An economic slowdown for Asia could be a blessing in disguise.

Political leaders could seize the opportunity to rally the people to support institutional changes - the basic factor in development - such as expanding home markets rather than reaching for sometimes-elusive overseas buyers.

''A low-growth era could imply low growth of capital and technology,'' writes Dr. Oshima in the Asian Development Review. ''If so, improving institutions to enable manpower to use the existing means of production more productively will be a major, if not the major, source of growth.'' Examples: more efficient cooperatives for farmers, better agricultural extension services, and improved irrigation management.

Such new policies come easier with an emerging new generation of leadership, a transition that is moving as slowly as the earth'scontinental plates. The post-World War II, post-colonial leaders are giving way, often reluctantly to a younger, more Westernized crop of leaders.

This transition, however, may take most of the 1980s to complete.
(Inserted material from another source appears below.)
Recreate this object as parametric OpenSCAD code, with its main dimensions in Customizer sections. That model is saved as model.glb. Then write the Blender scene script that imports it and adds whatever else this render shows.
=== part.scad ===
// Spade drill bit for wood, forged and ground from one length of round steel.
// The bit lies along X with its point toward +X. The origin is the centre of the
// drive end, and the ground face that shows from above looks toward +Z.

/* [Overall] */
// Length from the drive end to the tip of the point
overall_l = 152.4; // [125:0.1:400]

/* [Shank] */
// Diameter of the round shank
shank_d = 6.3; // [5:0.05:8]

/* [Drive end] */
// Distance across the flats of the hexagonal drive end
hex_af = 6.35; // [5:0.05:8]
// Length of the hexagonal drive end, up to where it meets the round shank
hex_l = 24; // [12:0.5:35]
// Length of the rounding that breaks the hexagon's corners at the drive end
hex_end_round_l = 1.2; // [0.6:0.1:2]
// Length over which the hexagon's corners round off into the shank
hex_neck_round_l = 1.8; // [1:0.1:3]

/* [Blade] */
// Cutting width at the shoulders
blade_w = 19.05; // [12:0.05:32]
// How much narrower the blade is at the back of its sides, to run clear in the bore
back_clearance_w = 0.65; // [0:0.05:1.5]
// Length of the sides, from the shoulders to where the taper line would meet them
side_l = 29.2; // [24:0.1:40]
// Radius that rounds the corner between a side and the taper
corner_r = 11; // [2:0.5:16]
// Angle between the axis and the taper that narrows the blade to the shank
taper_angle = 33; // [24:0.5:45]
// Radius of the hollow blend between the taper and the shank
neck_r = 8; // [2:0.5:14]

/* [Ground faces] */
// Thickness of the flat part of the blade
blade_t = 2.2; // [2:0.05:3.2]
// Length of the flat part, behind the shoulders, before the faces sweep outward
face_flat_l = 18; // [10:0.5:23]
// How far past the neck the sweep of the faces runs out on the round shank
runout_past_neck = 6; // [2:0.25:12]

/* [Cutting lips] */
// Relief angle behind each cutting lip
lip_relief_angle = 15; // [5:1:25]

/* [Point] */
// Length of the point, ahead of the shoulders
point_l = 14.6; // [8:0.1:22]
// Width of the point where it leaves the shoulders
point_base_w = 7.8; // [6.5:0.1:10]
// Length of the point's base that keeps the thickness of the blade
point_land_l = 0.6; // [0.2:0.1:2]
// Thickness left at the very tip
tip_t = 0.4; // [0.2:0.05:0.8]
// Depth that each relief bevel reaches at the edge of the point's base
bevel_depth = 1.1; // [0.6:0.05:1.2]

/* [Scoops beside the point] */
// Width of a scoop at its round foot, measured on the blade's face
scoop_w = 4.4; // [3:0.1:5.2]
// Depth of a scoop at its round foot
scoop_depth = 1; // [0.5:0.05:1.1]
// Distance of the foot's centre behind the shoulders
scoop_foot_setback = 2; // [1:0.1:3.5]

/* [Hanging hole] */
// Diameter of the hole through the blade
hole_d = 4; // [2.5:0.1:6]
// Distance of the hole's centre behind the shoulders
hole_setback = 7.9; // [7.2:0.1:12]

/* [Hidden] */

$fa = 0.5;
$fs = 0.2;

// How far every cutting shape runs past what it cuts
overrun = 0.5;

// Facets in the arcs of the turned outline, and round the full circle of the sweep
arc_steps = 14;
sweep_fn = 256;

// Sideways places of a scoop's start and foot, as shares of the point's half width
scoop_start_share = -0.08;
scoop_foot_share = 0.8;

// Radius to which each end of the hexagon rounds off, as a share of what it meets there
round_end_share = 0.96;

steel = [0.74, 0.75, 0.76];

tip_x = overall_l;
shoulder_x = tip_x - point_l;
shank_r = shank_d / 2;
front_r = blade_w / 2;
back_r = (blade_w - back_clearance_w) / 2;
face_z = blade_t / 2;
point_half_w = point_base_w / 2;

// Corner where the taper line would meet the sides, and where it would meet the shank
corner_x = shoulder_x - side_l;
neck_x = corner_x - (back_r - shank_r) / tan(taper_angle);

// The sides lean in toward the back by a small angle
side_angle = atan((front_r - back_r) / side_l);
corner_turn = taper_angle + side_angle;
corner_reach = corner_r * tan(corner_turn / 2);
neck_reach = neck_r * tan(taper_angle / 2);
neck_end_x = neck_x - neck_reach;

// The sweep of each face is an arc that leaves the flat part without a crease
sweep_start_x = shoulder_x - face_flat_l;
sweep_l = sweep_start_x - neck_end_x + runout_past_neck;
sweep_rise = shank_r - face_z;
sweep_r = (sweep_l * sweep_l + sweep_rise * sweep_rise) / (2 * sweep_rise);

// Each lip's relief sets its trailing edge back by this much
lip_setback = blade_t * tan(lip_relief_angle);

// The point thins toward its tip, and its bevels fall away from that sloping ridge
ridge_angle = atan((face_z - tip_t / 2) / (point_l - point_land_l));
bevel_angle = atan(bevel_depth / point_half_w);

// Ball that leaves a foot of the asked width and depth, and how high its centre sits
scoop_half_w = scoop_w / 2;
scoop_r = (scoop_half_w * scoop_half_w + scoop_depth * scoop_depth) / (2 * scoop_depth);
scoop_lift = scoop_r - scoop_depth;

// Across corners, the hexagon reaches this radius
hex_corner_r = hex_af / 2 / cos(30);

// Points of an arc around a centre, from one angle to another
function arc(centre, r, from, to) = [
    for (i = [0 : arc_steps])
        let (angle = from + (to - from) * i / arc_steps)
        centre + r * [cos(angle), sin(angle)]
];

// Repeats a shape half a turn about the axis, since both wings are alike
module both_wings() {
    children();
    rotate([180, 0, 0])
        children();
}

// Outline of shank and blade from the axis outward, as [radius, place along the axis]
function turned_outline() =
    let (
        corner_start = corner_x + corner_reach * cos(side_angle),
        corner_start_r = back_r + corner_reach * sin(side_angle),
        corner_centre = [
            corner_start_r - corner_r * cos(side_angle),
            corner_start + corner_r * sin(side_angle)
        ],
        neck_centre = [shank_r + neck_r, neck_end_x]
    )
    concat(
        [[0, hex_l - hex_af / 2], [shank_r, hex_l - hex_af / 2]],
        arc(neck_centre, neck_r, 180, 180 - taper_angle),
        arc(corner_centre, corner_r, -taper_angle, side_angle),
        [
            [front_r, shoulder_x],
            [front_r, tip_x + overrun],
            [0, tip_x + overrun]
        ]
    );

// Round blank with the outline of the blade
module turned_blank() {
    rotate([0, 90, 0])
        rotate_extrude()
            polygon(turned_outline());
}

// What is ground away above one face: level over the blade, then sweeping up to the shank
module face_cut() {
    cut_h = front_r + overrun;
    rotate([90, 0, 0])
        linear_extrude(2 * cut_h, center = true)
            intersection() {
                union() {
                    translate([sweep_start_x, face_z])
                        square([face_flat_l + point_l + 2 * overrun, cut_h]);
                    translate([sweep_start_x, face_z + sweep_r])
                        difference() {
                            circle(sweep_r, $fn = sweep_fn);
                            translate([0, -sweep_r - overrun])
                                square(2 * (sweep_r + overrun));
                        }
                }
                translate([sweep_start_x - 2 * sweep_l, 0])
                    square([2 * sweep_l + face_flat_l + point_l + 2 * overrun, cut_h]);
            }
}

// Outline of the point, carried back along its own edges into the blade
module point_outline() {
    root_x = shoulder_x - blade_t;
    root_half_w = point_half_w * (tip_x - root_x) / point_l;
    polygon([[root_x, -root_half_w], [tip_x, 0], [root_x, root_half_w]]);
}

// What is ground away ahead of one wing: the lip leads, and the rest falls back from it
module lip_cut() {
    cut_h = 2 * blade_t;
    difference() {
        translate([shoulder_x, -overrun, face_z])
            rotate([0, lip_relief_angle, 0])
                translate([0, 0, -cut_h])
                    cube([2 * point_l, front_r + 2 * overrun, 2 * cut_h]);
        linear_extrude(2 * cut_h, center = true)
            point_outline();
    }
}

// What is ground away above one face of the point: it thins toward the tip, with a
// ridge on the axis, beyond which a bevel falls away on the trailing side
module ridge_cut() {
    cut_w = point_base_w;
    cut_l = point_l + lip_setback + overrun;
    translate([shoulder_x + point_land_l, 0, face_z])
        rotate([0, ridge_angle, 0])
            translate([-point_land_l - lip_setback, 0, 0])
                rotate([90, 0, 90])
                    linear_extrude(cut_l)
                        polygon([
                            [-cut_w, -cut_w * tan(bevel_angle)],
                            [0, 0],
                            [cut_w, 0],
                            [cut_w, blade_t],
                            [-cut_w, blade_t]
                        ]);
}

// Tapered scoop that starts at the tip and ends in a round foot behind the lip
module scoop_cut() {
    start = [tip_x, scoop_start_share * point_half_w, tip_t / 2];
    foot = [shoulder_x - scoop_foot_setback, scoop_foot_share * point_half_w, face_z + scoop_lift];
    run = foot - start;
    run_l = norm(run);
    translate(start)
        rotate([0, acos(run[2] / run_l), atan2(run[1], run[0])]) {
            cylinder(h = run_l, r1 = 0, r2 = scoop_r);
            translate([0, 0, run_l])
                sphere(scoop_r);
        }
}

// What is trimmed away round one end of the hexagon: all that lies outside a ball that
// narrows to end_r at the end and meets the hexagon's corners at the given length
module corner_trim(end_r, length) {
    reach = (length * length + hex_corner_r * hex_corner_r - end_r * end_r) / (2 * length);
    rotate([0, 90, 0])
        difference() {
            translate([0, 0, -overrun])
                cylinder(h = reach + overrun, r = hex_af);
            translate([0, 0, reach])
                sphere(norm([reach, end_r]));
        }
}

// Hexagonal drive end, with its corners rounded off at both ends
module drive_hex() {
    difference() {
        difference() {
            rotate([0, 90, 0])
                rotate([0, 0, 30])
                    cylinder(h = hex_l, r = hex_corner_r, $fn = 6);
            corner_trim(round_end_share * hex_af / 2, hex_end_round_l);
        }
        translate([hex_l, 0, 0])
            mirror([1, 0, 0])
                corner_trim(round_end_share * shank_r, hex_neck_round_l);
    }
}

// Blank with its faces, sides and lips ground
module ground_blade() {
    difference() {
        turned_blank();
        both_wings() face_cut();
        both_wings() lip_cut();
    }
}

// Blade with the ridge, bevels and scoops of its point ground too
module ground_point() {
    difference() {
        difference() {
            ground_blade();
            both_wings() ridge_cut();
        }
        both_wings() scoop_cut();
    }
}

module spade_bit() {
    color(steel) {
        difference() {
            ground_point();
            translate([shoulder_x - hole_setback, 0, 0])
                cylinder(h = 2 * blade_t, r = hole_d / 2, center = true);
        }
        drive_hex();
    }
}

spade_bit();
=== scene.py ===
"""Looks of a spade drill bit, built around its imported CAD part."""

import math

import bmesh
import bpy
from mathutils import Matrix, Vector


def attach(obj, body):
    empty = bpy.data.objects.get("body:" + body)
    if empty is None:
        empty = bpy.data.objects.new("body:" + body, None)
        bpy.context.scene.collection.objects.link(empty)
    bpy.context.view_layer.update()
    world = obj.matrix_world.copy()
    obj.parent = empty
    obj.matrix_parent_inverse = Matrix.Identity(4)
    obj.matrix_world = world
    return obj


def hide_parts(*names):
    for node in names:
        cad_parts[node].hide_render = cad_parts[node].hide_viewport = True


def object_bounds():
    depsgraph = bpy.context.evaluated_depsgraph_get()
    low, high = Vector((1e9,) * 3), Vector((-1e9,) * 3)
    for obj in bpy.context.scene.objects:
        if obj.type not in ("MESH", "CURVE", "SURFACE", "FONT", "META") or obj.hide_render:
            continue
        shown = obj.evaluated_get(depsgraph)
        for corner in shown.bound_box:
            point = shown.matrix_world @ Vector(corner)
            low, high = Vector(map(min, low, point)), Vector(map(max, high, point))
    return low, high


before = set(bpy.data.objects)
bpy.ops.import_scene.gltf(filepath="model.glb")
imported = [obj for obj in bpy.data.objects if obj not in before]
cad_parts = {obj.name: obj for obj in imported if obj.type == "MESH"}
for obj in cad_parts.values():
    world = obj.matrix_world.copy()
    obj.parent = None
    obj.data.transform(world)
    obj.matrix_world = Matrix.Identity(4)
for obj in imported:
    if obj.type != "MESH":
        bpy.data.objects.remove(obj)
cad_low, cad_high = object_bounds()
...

Ne Win of Burma, Lee Kuan Yew of Singapore, Ferdinand Marcos of the Philippines, General Suharto of Indonesia, Chiang Ching-kuo of Taiwan, Indira Gandhi of India - these Asian leaders are troubled with how to pass the scepter and orb.

''The post-post-World War II, post-colonial leaders are more attuned to domestic development, looking for their own national roots for guidance to the future,'' says Victor Lee, head of the East-West Center in Honolulu.